人物描写をもうひと掘りしてほしい・・・という思いもありつつも、犬たちがめちゃくちゃかわいいので忘れましょう。では感想です。

大人のための寓話


ドッグマンの個人的な印象は、ダークヒーローものというより「ファンタジー映画」です
子供向け映画によくある、犬が涙をなめてくれたり、ピンチの時にアイテムを拾ってきたりするあれです。
あれをリュック・ベッソンがやったら、そりゃあPG12にもなりましょう。

大人のためのファンタジーは、美しかったり壮大である必要はないのです。血みどろで暴力的で、日常に潜んでいる。そんなファンタジーがあったっていいじゃないですか。

主人公はつらい現実を生き延びる手段として女装していたわけですが、それも一種のファンタジーです。

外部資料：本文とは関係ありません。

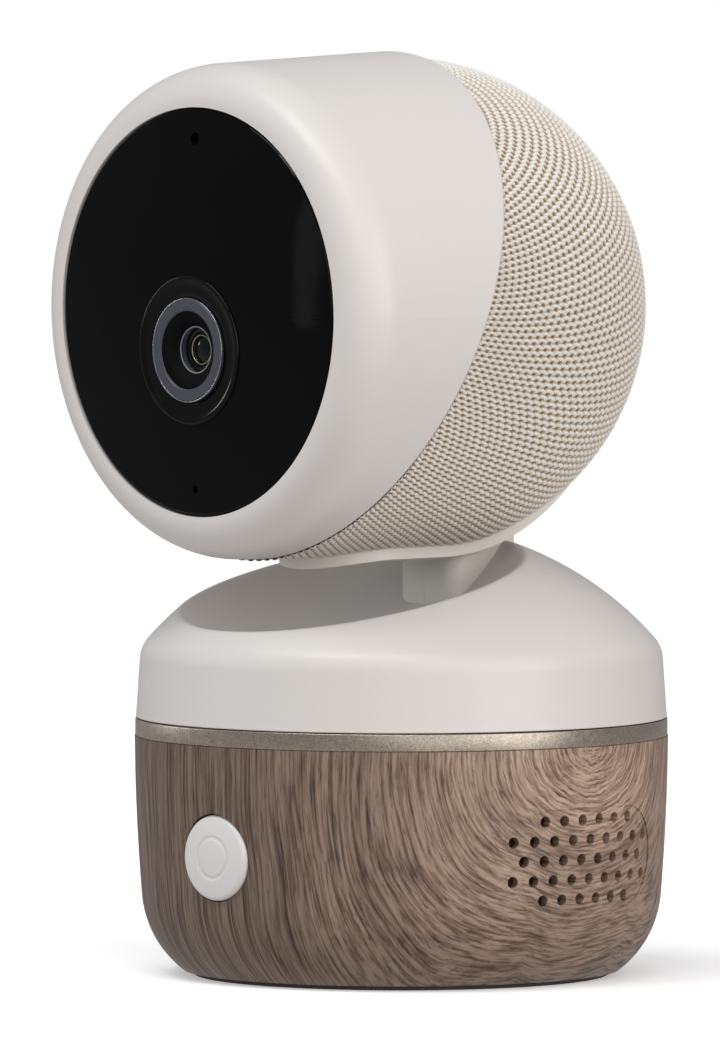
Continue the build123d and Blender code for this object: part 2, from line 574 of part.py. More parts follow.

彼が生きるショーの世界も、虚構でありファンタジー。
生きるためには虚構が必要です。
映画を観ることだって、そうじゃないでしょうか。

マンガ、ゲーム、映画でもなんでも、現実世界からちょっと離れて息継ぎをする経験は、主人公だけではないはずです。

しかし現実の人生は厳しく理不尽なもので、そこには「痛み」が伴います。
主人公が長年ひそかに思いを抱いていた女性が、イケイケ男と結婚し子供までいた・・・
主人公にとって痛みを伴う象徴のシーンです。
『ジョーカー』であれば皆殺しにしていたところですが、ドッグマンの場合は犬たちが彼の「痛み」を理解してくれたおかげで、そうはなりません。
犬たちが痛みから助けてくれることで、ドックマン自身も他人の痛みに気づき、それを助けようとします。
犬であれ人間であれ、痛みを助けること、それが本作で言うところの愛であるのかもしれません。犬たちからの愛が無かったら、主人公だって神への愛を信じられなかったでしょう。

他人を愛することはとても難しいですが、それを簡単にやってのけてしまうのが犬という動物です。
ラストのドーベルマンの表情に、みなさんは何を感じたでしょうか。